I review these changes because I find the history compelling in their own right. But also because, if we so unreservedly revere Stradivari and Guarneri and their ilk to the point where people are paying millions for a single instrument, would you not think that their designs would have remained unsurpassed?
Why So Expensive?
The virtuoso violist David Aaron Carpenter (and my former high school classmate… God, he was awesome to listen to close up) said of the difference between a Stradivarius instrument and a modern instrument: “If I had to compare it to another field of creation, I’d say it’s like asking an art lover to choose between the ‘Mona Lisa’ and a perfect reproduction of the ‘Mona Lisa.’” But Leonardo’s masterpiece wasn’t updated by some 19th century engineers to make it bigger and brighter. It seems to me that when it comes to altering a Stradivarius so that it will project better in the huge modern auditoriums, at least a dozen considerations are negotiable. But when it comes to selling the Stradivarius, somehow it is still a pristine work of art; a window into a lost world.
All of this would just be kvetching if these violins sounded demonstrably better than their modern peers. But a bunch of scientists eventually did a blind-test. Violinists wearing dark goggles (so they could not see whether they were playing a Stradivarius or a modern instrument) played the same short phrase on two dozen or so different instruments. Half of the violins had been made by Stradivarius. The researchers found that audiences could not tell the difference between the the old instruments and the new. Or, at worst, actually preferred the new instruments. The study was conducted in 2014, which, ironically, is the year the viola went on the market for $45 million.
I Can Admit: It would be Nice if the Hype were Real
I am, as it happens, a romantic at heart. Albeit a disappointed one. And so of course the lore of the great Cremonese luthiers fascinates me. Did you know, for instance, that the wood for a violin has to come from a place with cold winters? It’s the coldness of the winters that causes those alternating red-and-yellow grains in the wood. Red and tight for winter, yellow and expansive for summer? The grain traditionally runs in straight lines from the top of the instrument to the bottom. And it’s said that the grain helps control how the violin vibrates when the player draws horse-hair to steel-wrapped-nylon. But that bit about the grain may be bullshit as well. Because there is more than one way to cut wood to make your violin.
So no, I’m not completely insensitive. But why am I bringing up any of these complaints? What does the myth of the Stradivarius mean in practical terms? Well first, that an old Cremonese instrument might cost ten times what even the best modern instruments would cost. Which effectively means that an elite instrumentalist tends not to own their own instrument. Which in turn means the musician is beholden to wealthy benefactors and faceless organizations for the use of their instruments.

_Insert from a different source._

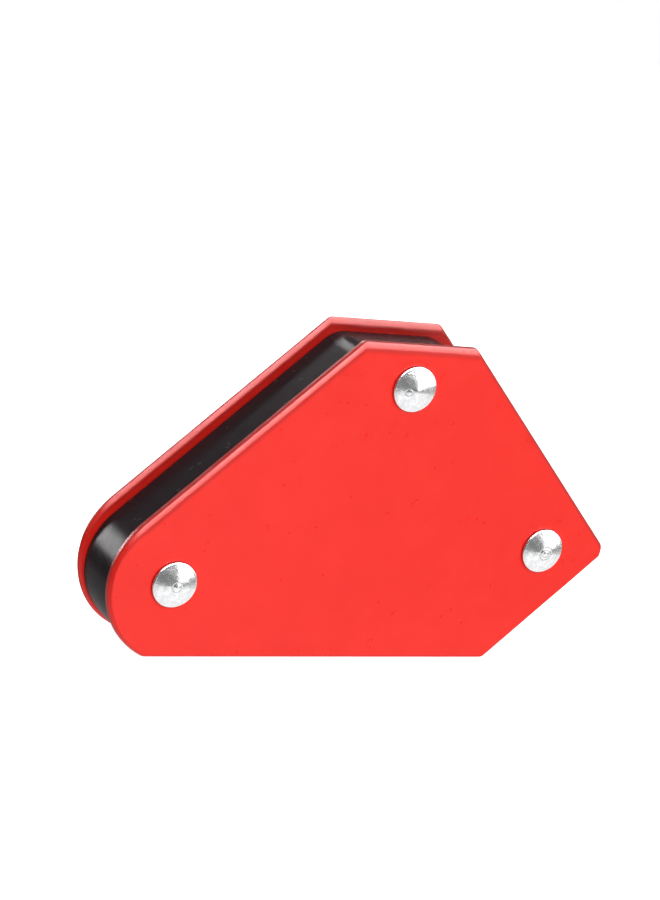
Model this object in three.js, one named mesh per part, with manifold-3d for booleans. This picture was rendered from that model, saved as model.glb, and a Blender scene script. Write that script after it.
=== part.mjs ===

What does the Overblown Hype do to the Prestige of the Instrument?
Which in turn raises several questions. What happens to the prestige of the owner when it is demonstrated in a double-blind experiment that their instruments produce an equivalent or slightly inferior sound as compared to the work of modern master-luthiers? So far, the answer is: nothing. But what happens if, as is more common with more pop-oriented musicians, the beneficiary of a corporation’s Stradivarian largesse were to wax political? Are there behavior clauses written into the contracts that stipulate the loan is only good, provided the instrumentalist behave?
Borrowing a Stradivarius is a Huge Honor. But at What Cost?
I haven’t heard of a wealthy benefactor withdrawing their loan. Is that because the borrower is free to do as they will, political or otherwise, or is it because they wouldn’t dare jeopardize their relationships? Think this is so far-fetched? Remember when John Cena had to apologize for calling Taiwan a country? The nerve. Referring to a self-governing land-mass as a country. Doesn’t he know that a country is whatever allows him to sell The Fast and the Furious 12: Now with Spaceships and Shit to as many Chinese theatergoers as possible? Cena is not the first, nor will he be the last, performer to compromise for a business relationship. Maybe Tchaikovsky’s violin concerto doesn’t sound different whether the violinist is political or not. But it obviously made a difference to Tchaikovsky. Who is thought to have committed suicide after writing his Sixth Symphony. Because his family could not accept his homosexuality.
Goddamnit this was just supposed to be a light piece.
But the point stands. How can you be apolitical and play Tchaikovsky? Maybe your interpretation doesn’t sound political as such; but how can you, for example, travel to Hungary or Poland or Russia or the United States or any of these other vitriolic anti-queer countries and play Tchaikovsky, oblivious of the larger context? I think a performer may be vaguely aware of such things but may blink at just the right moment in order to keep on performing and making money. And part of that keeping-on is getting to continue to use their prestigious (but not all that exceptional) instrument.
The Myth of the Stradivarius
As long as a Stradivari or Guarneri is more than just an instrument; more than the sum of its parts; as long as the myth of the instrument matters more than does the instrument itself, it will also cost more than almost any instrumentalist can afford. And thus will represent a lien on that instrumentalist’s talent by a corporation usually associated with trade, not with music. And that’s not even mentioning how the price of these instruments is driving up the counterfeit market.
Okay. One last thought. Hear me out. If these instruments are so perfect, how is there even a counterfeit market in the first place? Shouldn’t these people who claim to come in their pants the moment they hear the perfection of tone that only a Stradivari is capable of producing be able to tell the true instruments from the fakes? Look at this article on how to sniff out a fake Stradivarius. And note how infrequently the writer mentions the purity of the tone as a deciding factor in any determination.